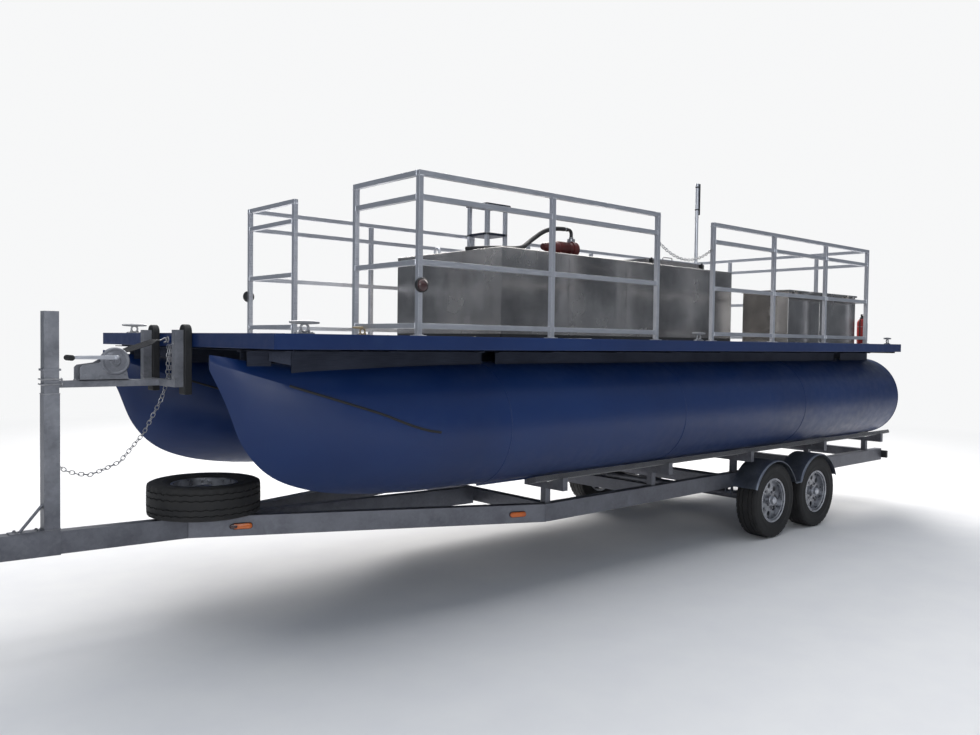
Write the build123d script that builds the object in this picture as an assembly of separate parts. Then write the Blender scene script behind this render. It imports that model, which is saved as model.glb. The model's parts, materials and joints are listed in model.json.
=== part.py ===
from build123d import *
import math
import os

# Work pontoon on its tandem trailer, in millimetres.
# X is measured forward from the deck's stern edge, Y to port, Z up from the ground.
# Every solid is moved along X at the end, so that the origin is under the middle.

# Seats and running clearances
SEAT = 0.3
FIT = 0.08

# Trailer wheels
TYRE_R = 340.0
TYRE_W = 205.0
TYRE_SHOULDER = 14.0
TREAD_EDGE = 22.0
BEAD_IN = 12.0
RIM_R = 190.0
RIM_W = 170.0
RIM_WALL = 6.0
RIM_LIP = 11.0
LIP_T = 10.0
DISC_OUT = 25.0
DISC_T = 10.0
WINDOWS = 8
WINDOW_R = 24.0
WINDOW_RING_R = 128.0
HUB_R = 42.0
HUB_HALF = 60.0
WHEEL_Y = 1030.0
AXLE_XS = (2205.0, 1420.0)
AXLE_R = 38.0
SPINDLE_R = 20.0
SPINDLE_OUT = 30.0
AXLE_Z = TYRE_R

# Trailer frame
FRAME_OVER_AXLE = 128.0
FRAME_H = 127.0
FRAME_W = 76.0
FRAME_OUT_Y = 900.0
REAR_X = -500.0
KINK_X = 4950.0
APEX_X = 7200.0
CROSS_XS = (4850.0, 3580.0, 2700.0, 925.0, -400.0)
CROSS_H = 95.0
CROSS_DROP = 12.0
TONGUE_PITCH = math.tan(math.radians(1.3))
TONGUE_W = 76.0
TONGUE_TIP_X = 8980.0
SLEEVE_X = 7925.0
SLEEVE_T = 4.0
FRAME_Z = AXLE_Z + FRAME_OVER_AXLE
FRAME_TOP = FRAME_Z + FRAME_H


def frame_top(x):
    """The height of the frame's top: level to the kink, then rising to the coupler."""
    return FRAME_TOP + max(0.0, x - KINK_X) * TONGUE_PITCH


# Coupler and jack
COUPLER_BODY = 150.0
COUPLER_REACH = 185.0
COUPLER_H = 62.0
COUPLER_R = 34.0
COUPLER_WALL = 14.0
BALL_R = 25.4
BALL_PLAY = 0.5
BALL_DEPTH = 42.0
LATCH_H = 30.0
LATCH_W = 20.0
JACK_BACK = 420.0
JACK_X = TONGUE_TIP_X - JACK_BACK
JACK_STANDOFF = 16.0
JACK_R = 28.0
JACK_TUBE_Z = 400.0
JACK_HEAD_UP = 330.0
JACK_CAP = 30.0
JACK_LEG_R = 22.0
JACK_LEG_UP = 20.0
JACK_FOOT_R = 80.0
JACK_FOOT_T = 8.0
JACK_CRANK = 150.0
JACK_ARM = 90.0
CRANK_R = 8.0
TIP_TOP = frame_top(TONGUE_TIP_X)
JACK_Y = TONGUE_W / 2 + SLEEVE_T + JACK_R + JACK_STANDOFF
JACK_HEAD = frame_top(JACK_X) + JACK_HEAD_UP

# Fenders, springs and lamps
FENDER_R = 366.0
FENDER_T = 5.0
FENDER_W = 250.0
FENDER_FOOT = 135.0
FENDER_LIP = 7.0
FENDER_LIP_W = 10.0
FENDER_STAY = 60.0
SPRING_HALF = 340.0
LEAF_W = 44.0
LEAF_T = 10.0
LEAF_UP = 20.0
SEAT_BLOCK = 60.0
HANGER_T = 20.0
MARKER_XS = (6900.0, 5150.0)
MARKER_L = 130.0
MARKER_H = 44.0
MARKER_T = 18.0
TAIL_T = 40.0
TAIL_W = 136.0
TAIL_H = 80.0
SPARE_X = 7080.0
CARRIER_W = 120.0
CARRIER_T = 16.0

# Pontoons and their bunks
TUBE_R = 405.0
TUBE_Y = 850.0
TUBE_OVER_FRAME = 203.0
TUBE_AFT_X = -60.0
NOSE_L = 1800.0
BAND_W = 45.0
BAND_T = 3.0
KEEL_W = 12.0
KEEL_H = 24.0
KEEL_END = 60.0
BUNK_XS = (4900.0, 3670.0, 2460.0, 1110.0, -170.0)
BUNK_POST = 50.0
BUNK_ANGLE = 16.0
BUNK_REACH = 75.0
BUNK_W = 89.0
BUNK_T = 38.0
BUNK_OVER = 260.0
SADDLE_DEEP = 55.0
TUBE_Z = FRAME_TOP + TUBE_OVER_FRAME + TUBE_R
TUBE_TOP = TUBE_Z + TUBE_R

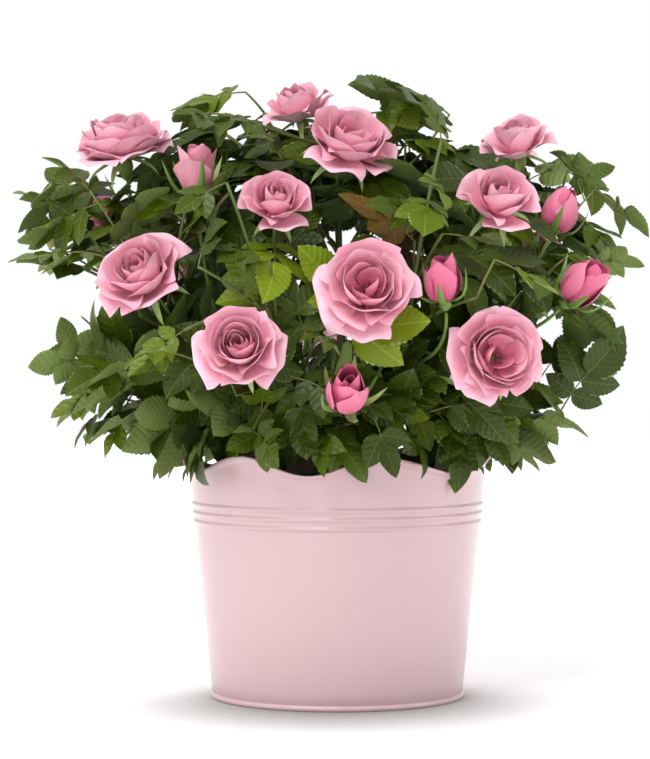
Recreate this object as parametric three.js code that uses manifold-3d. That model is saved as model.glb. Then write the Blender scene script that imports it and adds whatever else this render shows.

* **Task to carry out**: Copy out each line exactly.

* **Finished task**:
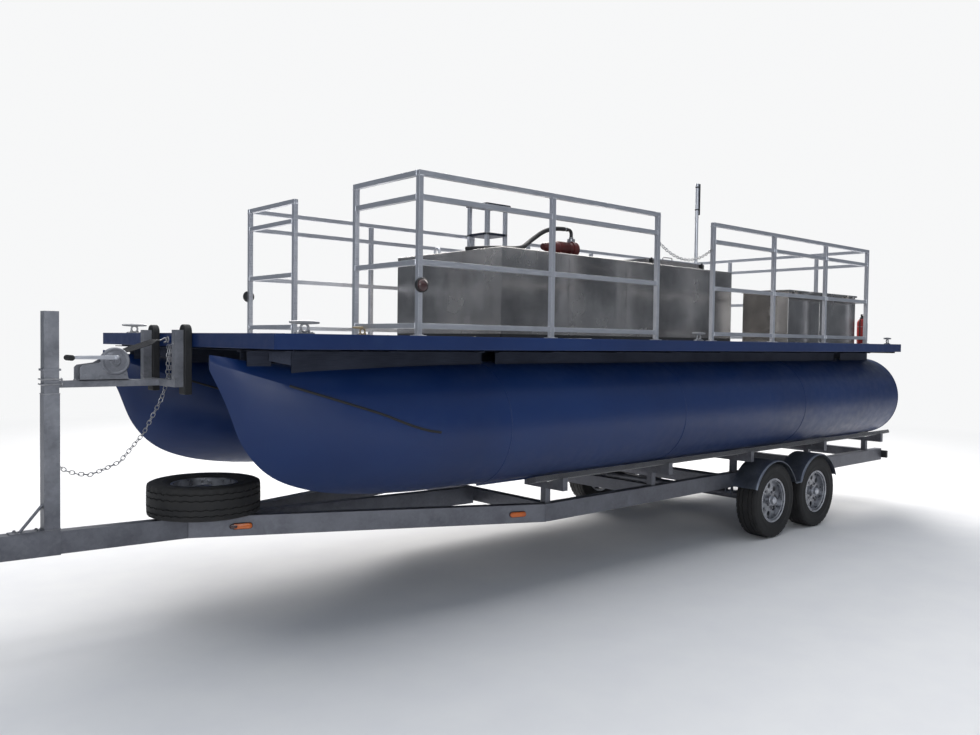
Write the build123d script that builds the object in this picture as an assembly of separate parts. Then write the Blender scene script behind this render. It imports that model, which is saved as model.glb. The model's parts, materials and joints are listed in model.json.
=== part.py ===
from build123d import *
import math
import os

# Work pontoon on its tandem trailer, in millimetres.
# X is measured forward from the deck's stern edge, Y to port, Z up from the ground.
# Every solid is moved along X at the end, so that the origin is under the middle.

# Seats and running clearances
SEAT = 0.3
FIT = 0.08

# Trailer wheels
TYRE_R = 340.0
TYRE_W = 205.0
TYRE_SHOULDER = 14.0
TREAD_EDGE = 22.0
BEAD_IN = 12.0
RIM_R = 190.0
RIM_W = 170.0
RIM_WALL = 6.0
RIM_LIP = 11.0
LIP_T = 10.0
DISC_OUT = 25.0
DISC_T = 10.0
WINDOWS = 8
WINDOW_R = 24.0
WINDOW_RING_R = 128.0
HUB_R = 42.0
HUB_HALF = 60.0
WHEEL_Y = 1030.0
AXLE_XS = (2205.0, 1420.0)
AXLE_R = 38.0
SPINDLE_R = 20.0
SPINDLE_OUT = 30.0
AXLE_Z = TYRE_R

# Trailer frame
FRAME_OVER_AXLE = 128.0
FRAME_H = 127.0
FRAME_W = 76.0
FRAME_OUT_Y = 900.0
REAR_X = -500.0
KINK_X = 4950.0
APEX_X = 7200.0
CROSS_XS = (4850.0, 3580.0, 2700.0, 925.0, -400.0)
CROSS_H = 95.0
CROSS_DROP = 12.0
TONGUE_PITCH = math.tan(math.radians(1.3))
TONGUE_W = 76.0
TONGUE_TIP_X = 8980.0
SLEEVE_X = 7925.0
SLEEVE_T = 4.0
FRAME_Z = AXLE_Z + FRAME_OVER_AXLE
FRAME_TOP = FRAME_Z + FRAME_H


def frame_top(x):
    """The height of the frame's top: level to the kink, then rising to the coupler."""
    return FRAME_TOP + max(0.0, x - KINK_X) * TONGUE_PITCH


# Coupler and jack
COUPLER_BODY = 150.0
COUPLER_REACH = 185.0
COUPLER_H = 62.0
COUPLER_R = 34.0
COUPLER_WALL = 14.0
BALL_R = 25.4
BALL_PLAY = 0.5
BALL_DEPTH = 42.0
LATCH_H = 30.0
LATCH_W = 20.0
JACK_BACK = 420.0
JACK_X = TONGUE_TIP_X - JACK_BACK
JACK_STANDOFF = 16.0
JACK_R = 28.0
JACK_TUBE_Z = 400.0
JACK_HEAD_UP = 330.0
JACK_CAP = 30.0
JACK_LEG_R = 22.0
JACK_LEG_UP = 20.0
JACK_FOOT_R = 80.0
JACK_FOOT_T = 8.0
JACK_CRANK = 150.0
JACK_ARM = 90.0
CRANK_R = 8.0
TIP_TOP = frame_top(TONGUE_TIP_X)
JACK_Y = TONGUE_W / 2 + SLEEVE_T + JACK_R + JACK_STANDOFF
JACK_HEAD = frame_top(JACK_X) + JACK_HEAD_UP

# Fenders, springs and lamps
FENDER_R = 366.0
FENDER_T = 5.0
FENDER_W = 250.0
FENDER_FOOT = 135.0
FENDER_LIP = 7.0
FENDER_LIP_W = 10.0
FENDER_STAY = 60.0
SPRING_HALF = 340.0
LEAF_W = 44.0
LEAF_T = 10.0
LEAF_UP = 20.0
SEAT_BLOCK = 60.0
HANGER_T = 20.0
MARKER_XS = (6900.0, 5150.0)
MARKER_L = 130.0
MARKER_H = 44.0
MARKER_T = 18.0
TAIL_T = 40.0
TAIL_W = 136.0
TAIL_H = 80.0
SPARE_X = 7080.0
CARRIER_W = 120.0
CARRIER_T = 16.0

# Pontoons and their bunks
TUBE_R = 405.0
TUBE_Y = 850.0
TUBE_OVER_FRAME = 203.0
TUBE_AFT_X = -60.0
NOSE_L = 1800.0
BAND_W = 45.0
BAND_T = 3.0
KEEL_W = 12.0
KEEL_H = 24.0
KEEL_END = 60.0
BUNK_XS = (4900.0, 3670.0, 2460.0, 1110.0, -170.0)
BUNK_POST = 50.0
BUNK_ANGLE = 16.0
BUNK_REACH = 75.0
BUNK_W = 89.0
BUNK_T = 38.0
BUNK_OVER = 260.0
SADDLE_DEEP = 55.0
TUBE_Z = FRAME_TOP + TUBE_OVER_FRAME + TUBE_R
TUBE_TOP = TUBE_Z + TUBE_R

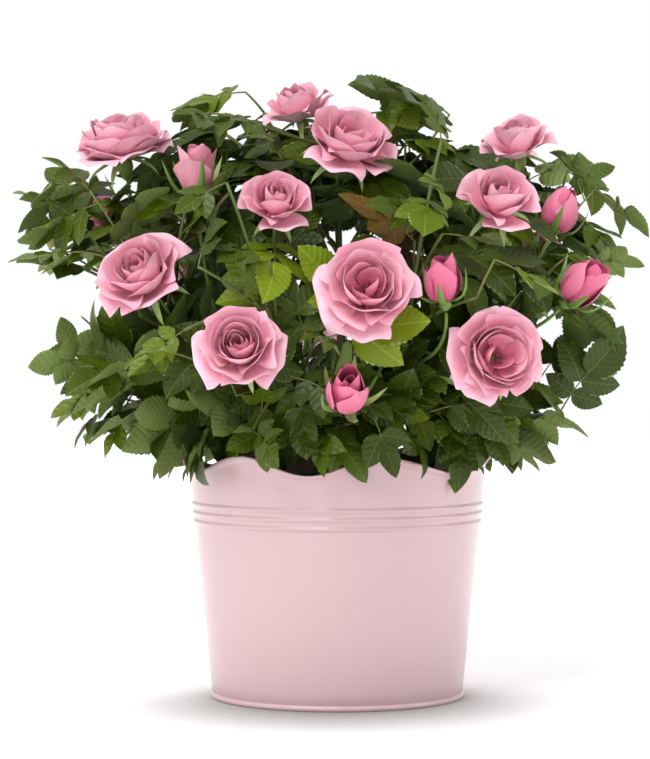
Recreate this object as parametric three.js code that uses manifold-3d. That model is saved as model.glb. Then write the Blender scene script that imports it and adds whatever else this render shows.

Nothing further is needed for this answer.